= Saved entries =
──────────────────────────────
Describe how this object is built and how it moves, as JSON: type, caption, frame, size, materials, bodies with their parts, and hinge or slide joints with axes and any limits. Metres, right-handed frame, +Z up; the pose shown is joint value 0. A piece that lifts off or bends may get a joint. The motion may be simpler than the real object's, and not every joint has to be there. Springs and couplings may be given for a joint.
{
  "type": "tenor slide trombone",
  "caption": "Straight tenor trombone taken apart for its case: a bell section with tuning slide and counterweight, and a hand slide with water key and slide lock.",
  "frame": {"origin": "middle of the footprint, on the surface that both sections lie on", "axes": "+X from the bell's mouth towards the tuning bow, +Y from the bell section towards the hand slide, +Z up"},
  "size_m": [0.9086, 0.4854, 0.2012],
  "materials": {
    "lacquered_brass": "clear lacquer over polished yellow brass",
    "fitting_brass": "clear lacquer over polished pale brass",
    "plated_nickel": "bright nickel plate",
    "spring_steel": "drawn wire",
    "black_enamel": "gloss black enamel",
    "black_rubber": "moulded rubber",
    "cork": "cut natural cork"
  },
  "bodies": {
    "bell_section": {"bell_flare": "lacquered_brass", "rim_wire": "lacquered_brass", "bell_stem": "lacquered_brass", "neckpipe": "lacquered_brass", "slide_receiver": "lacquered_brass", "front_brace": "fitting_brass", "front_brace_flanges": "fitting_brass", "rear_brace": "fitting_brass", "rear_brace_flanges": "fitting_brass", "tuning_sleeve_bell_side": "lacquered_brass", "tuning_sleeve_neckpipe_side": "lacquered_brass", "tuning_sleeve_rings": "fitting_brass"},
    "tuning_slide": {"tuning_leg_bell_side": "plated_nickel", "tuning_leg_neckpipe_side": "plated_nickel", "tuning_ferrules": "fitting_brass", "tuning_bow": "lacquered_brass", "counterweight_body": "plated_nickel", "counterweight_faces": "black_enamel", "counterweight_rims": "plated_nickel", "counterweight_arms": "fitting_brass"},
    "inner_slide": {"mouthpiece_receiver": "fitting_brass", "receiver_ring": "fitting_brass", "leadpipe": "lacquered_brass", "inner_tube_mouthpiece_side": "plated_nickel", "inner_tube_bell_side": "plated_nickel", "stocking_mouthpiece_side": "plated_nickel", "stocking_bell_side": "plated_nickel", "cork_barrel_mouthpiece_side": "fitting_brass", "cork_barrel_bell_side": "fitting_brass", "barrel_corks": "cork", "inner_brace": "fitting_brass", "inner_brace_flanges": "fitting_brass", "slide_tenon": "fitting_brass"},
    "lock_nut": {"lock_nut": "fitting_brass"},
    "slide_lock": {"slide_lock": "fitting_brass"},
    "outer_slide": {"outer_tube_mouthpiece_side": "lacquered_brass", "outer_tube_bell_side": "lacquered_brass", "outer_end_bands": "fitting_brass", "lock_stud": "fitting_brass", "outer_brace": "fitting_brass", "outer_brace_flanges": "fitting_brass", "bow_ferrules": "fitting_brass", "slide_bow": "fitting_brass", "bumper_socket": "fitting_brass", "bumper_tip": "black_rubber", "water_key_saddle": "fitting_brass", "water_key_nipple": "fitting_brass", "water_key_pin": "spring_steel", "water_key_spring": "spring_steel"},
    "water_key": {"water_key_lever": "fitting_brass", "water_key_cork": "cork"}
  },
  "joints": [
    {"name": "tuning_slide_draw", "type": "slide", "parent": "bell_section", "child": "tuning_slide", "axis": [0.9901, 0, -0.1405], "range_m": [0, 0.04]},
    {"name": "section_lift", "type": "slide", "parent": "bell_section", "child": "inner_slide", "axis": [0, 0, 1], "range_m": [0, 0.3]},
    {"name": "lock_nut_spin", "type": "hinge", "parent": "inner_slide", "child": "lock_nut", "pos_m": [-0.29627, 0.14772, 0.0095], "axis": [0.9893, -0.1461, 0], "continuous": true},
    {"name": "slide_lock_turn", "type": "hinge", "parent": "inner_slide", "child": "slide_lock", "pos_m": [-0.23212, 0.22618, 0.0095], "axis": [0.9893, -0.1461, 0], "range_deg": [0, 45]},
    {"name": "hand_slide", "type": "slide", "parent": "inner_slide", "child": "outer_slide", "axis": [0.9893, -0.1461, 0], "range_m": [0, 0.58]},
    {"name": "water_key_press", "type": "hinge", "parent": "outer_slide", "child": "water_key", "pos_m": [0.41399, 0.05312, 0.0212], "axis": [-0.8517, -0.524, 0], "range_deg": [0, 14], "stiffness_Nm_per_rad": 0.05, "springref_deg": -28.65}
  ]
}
──────────────────────────────
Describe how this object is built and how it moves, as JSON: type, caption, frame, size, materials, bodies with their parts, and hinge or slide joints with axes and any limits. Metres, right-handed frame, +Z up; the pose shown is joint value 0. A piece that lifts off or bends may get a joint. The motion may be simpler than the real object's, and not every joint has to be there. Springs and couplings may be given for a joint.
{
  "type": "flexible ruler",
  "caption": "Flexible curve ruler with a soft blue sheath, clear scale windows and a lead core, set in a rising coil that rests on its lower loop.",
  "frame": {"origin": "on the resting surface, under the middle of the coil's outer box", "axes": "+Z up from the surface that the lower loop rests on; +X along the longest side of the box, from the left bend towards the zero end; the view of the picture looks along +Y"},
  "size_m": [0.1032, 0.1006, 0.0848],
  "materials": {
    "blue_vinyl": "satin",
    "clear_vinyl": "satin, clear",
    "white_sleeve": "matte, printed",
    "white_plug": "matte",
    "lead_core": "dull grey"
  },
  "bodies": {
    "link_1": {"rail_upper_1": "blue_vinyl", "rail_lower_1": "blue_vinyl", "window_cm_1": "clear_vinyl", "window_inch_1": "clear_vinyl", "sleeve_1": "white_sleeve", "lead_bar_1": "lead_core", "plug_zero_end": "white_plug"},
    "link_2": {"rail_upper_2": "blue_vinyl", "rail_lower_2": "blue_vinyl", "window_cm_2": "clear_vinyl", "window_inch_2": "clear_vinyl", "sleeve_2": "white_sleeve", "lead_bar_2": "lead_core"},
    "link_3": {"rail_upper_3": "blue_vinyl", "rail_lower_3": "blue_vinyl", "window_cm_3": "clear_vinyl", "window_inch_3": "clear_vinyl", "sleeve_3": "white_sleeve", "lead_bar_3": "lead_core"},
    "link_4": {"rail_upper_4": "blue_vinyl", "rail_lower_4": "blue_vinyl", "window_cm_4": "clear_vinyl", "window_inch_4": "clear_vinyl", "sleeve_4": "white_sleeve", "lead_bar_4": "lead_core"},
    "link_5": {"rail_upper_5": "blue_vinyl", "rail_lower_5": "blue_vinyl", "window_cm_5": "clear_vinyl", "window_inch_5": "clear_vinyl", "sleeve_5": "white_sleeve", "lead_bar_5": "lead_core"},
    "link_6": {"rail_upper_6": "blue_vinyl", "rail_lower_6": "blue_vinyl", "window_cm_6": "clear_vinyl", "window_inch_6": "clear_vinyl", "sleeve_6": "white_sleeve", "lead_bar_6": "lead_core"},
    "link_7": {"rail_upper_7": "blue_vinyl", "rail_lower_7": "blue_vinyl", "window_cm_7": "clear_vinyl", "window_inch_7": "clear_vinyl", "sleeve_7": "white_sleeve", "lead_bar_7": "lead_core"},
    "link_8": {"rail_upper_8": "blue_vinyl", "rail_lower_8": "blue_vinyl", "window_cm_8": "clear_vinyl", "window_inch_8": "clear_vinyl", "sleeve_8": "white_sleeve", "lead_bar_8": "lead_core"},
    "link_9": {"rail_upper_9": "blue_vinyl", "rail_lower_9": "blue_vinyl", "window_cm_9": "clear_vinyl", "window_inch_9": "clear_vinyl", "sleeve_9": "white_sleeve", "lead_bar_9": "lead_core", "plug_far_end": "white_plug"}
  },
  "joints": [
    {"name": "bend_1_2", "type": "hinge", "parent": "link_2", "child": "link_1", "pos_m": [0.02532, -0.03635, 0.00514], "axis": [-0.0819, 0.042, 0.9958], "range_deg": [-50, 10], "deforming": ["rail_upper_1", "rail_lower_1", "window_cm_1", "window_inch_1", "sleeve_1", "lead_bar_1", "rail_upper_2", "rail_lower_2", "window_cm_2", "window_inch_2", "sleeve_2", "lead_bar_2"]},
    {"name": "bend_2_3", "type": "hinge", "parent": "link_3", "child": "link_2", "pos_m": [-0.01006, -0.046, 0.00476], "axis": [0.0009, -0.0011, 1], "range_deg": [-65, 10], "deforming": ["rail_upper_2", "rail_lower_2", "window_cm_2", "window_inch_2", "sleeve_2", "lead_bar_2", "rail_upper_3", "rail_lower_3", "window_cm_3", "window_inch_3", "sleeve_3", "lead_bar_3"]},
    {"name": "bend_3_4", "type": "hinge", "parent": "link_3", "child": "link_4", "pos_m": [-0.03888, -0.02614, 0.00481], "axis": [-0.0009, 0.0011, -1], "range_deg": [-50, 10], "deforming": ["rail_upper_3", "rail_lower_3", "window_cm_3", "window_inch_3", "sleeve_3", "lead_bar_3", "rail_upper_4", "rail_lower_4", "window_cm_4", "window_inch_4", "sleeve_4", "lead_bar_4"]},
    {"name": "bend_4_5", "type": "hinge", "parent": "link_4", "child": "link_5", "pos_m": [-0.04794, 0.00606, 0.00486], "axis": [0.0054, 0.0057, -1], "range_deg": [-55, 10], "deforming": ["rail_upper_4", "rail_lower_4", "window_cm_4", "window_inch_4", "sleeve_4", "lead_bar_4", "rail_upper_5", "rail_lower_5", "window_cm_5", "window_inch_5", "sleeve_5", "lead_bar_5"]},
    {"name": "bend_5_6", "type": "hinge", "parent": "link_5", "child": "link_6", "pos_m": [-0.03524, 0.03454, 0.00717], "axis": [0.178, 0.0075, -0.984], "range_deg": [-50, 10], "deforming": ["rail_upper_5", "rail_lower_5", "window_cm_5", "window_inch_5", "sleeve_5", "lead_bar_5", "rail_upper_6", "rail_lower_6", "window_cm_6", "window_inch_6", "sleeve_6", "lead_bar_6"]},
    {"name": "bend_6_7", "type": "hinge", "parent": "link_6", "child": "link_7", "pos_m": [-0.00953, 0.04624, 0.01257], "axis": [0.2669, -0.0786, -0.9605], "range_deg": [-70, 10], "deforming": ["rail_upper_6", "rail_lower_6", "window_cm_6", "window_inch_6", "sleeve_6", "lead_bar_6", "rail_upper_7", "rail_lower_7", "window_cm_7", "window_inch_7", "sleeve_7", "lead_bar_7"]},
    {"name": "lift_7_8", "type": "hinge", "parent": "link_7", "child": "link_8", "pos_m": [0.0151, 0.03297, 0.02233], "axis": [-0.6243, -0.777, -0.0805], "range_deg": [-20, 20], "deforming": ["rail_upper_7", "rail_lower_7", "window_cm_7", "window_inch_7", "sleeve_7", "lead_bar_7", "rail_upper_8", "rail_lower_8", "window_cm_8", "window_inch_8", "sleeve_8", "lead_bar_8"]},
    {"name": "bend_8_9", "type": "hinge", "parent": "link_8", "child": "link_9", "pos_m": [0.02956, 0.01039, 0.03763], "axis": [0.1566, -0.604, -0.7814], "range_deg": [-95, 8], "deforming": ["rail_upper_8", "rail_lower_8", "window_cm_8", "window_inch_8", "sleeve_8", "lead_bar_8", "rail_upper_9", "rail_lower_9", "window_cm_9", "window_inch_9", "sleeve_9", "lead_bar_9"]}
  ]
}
──────────────────────────────
= GIVEN EXERCISE =
Scan the records for the string "with". Copy each line in which it appears.

= THE SOLUTION =
Describe how this object is built and how it moves, as JSON: type, caption, frame, size, materials, bodies with their parts, and hinge or slide joints with axes and any limits. Metres, right-handed frame, +Z up; the pose shown is joint value 0. A piece that lifts off or bends may get a joint. The motion may be simpler than the real object's, and not every joint has to be there. Springs and couplings may be given for a joint.
  "caption": "Straight tenor trombone taken apart for its case: a bell section with tuning slide and counterweight, and a hand slide with water key and slide lock.",
Describe how this object is built and how it moves, as JSON: type, caption, frame, size, materials, bodies with their parts, and hinge or slide joints with axes and any limits. Metres, right-handed frame, +Z up; the pose shown is joint value 0. A piece that lifts off or bends may get a joint. The motion may be simpler than the real object's, and not every joint has to be there. Springs and couplings may be given for a joint.
  "caption": "Flexible curve ruler with a soft blue sheath, clear scale windows and a lead core, set in a rising coil that rests on its lower loop.",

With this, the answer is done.